Nothing, of course, could be farther from the truth. The Church has a prophetic function, and in the Old Testament, the prophets could not, on God’s instruction, remain silent in the face of injustice committed against his people. Prophet Ezekiel accused the political and religious leaders of his time of various offenses which have a very contemporary ring: instead of taking care of the people, they took care of themselves; they enriched themselves in office while the people wallowed in poverty; they failed to look after the sick, the poor and the oppressed; they ruled them harshly and cruelly; and instead of uniting them, they scattered them. If the people suffered in their exile in Babylon, it was the fault of the political and religious leaders who never concerned themselves with the welfare of the people.

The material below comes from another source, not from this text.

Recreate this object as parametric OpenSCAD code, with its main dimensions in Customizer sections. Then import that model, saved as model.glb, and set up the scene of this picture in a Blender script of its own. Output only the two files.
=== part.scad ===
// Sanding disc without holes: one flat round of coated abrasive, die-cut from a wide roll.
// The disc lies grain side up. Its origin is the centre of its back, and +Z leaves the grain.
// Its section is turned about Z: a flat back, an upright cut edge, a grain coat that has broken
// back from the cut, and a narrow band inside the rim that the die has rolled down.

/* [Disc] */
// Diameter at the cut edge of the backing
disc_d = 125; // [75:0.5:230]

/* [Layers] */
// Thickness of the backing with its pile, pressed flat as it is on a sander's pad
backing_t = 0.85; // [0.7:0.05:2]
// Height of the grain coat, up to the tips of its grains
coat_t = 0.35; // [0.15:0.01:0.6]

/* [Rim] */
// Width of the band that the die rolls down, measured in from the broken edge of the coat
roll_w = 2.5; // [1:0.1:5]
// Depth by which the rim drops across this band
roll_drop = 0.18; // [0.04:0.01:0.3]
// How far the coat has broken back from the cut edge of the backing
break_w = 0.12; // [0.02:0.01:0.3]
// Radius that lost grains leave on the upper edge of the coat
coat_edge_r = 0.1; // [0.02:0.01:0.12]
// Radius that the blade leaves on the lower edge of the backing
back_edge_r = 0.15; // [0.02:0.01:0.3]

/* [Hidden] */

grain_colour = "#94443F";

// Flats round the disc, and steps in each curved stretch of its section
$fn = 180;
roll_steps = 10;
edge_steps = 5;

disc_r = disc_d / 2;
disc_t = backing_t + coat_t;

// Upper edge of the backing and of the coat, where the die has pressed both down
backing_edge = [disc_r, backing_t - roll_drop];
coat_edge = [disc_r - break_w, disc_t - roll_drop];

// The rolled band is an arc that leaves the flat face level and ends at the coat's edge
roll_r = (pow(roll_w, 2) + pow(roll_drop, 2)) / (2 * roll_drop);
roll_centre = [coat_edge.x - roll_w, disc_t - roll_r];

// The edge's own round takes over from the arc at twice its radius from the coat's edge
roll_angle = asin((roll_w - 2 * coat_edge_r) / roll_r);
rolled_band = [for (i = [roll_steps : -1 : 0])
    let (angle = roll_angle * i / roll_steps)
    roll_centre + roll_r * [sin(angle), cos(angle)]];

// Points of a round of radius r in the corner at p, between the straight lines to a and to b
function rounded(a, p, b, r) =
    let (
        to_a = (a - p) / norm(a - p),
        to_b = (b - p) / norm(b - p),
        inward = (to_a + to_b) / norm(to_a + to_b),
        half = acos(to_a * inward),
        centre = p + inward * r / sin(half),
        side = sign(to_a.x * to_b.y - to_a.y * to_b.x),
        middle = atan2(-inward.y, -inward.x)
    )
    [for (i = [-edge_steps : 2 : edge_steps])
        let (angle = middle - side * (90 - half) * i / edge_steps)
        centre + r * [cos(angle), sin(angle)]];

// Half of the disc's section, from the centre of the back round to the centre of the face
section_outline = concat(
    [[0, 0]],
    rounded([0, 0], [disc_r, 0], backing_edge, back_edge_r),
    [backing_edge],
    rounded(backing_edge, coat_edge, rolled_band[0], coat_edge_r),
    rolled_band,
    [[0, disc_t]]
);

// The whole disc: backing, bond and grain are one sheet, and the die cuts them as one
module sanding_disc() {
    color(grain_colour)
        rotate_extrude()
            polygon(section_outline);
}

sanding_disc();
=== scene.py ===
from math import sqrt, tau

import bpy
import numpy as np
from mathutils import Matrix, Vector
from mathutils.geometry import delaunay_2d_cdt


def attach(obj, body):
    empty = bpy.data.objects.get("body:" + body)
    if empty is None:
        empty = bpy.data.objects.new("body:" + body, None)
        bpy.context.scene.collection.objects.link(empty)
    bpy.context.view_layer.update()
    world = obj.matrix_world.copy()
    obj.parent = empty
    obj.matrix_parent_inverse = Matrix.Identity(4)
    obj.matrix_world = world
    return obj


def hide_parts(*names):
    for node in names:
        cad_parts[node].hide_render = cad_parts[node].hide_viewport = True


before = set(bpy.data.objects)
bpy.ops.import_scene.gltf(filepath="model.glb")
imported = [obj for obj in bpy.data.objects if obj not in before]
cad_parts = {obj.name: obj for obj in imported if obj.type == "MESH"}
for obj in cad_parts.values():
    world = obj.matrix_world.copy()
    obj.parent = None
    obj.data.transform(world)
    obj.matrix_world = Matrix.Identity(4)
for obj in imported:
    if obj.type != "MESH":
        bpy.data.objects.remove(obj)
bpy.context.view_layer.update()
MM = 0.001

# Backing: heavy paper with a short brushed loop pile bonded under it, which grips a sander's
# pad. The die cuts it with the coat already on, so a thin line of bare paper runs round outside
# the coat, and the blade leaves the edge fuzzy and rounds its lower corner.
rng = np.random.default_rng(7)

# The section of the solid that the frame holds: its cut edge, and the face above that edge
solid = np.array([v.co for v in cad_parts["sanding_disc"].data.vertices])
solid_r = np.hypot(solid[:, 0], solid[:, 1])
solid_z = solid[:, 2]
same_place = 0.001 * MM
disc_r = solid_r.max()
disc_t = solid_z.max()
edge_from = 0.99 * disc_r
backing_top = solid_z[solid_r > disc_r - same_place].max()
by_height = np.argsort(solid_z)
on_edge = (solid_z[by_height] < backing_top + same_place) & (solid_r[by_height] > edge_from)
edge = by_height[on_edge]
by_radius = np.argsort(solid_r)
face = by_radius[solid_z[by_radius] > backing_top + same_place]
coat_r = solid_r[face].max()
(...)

They were only after their own interest which they identified with the interest of the nation (Ezek 34:1-6).
Himself a prophet, Jesus followed the prophetic tradition. According to John, the leaders misgoverned the nation, as evidenced by the way they treated the man born blind (John 9:1-42). They themselves were blind to the needs of the poor and the disadvantaged, because they chose to see only their advantages and privileges. The fact that John tells us the parable of the good shepherd (John 10:1-6) immediately after the story of the man born blind indicates that, for him, these leaders were blind guides because they failed to recognize God’s work in Jesus who cares for people, even as he cared for the man born blind. Not surprisingly, in today’s Gospel, Jesus carries on the prophetic critique against the political and religious leaders of his time. For him, these leaders of Israel had no claim to real leadership. He calls them thieves and bandits: “Whoever does not enter the sheepfold through the gate but climbs in some other way is a thief and a marauder” (John 10:2). Here it is most likely that Jesus has in mind the Sadducees and the Pharisees, and is probably comparing them with the high priests, the religio-political leaders, at the time of the Maccabees. Of course, the Sadducees controlled the Temple complex, and it is curious as well as instructive that in Mark’s Gospel, Jesus refers to the Temple as a den of thieves (Mark 11:17-18). One wonders whether in Mark, the thieves have reference to the priestly aristocracy that dominated it.
There is something positive, of course, in today’s Gospel. In sharp contrast with them, Jesus presents himself as the shepherd of the sheep (John 10:2b). In depicting Jesus under the image of a shepherd, it is most likely that John is teaching that Jesus fulfills God’s promise that he will send a shepherd after the figure of David. As the true shepherd of Israel, Jesus lays down his life for his people, unlike a thief who seeks their death. Rather than taking advantage of them, he willingly sacrifices his life for them. He takes so much care of them that he knows each by name: “The sheep hear his voice and he calls his own by name, and he leads them out” (John 10:3). But if he is intimately close to his flock, if he wholeheartedly gives up his life for his people, it is because all he wants is to give them life, life in abundance: “I came that they might have life, and have it to the full” (John 10:10). By life John, of course, means the life that a disciple shares with God, which implies love and unity that prevail in the community of disciples. It is divine life shared among community members.
That is what leadership is all about. It is not about having more (in terms of wealth, power and prestige), but about giving up. This is what biblical language describes as good shepherding. Shepherding applies not only in the Church but also in the secular world—in business and economy, culture and politics. What this means in politics, in the present circumstances, the Bishops of the Philippines put it this way: “We need a President whom the people can look up to, who can inspire confidence and motivate them to unite and conspire towards the common good. Leadership is not the same as popularity or prowess in oratory. Neither is it the capacity to manipulate people towards self-serving ends. Leadership is rather a way of serving that draws people together and draws the best from them so that they dare to forge a better future despite all obstacles” (CBCP, Pastoral Exhortation on the 1998 Elections). In business, to shepherd could, for instance, mean “to attract, retain, and motivate individuals—recognizing their intrinsic differences and lifestyles—and to assist and make possible in every way the achievement of their personal objectives in the accomplishment of our corporate goals.”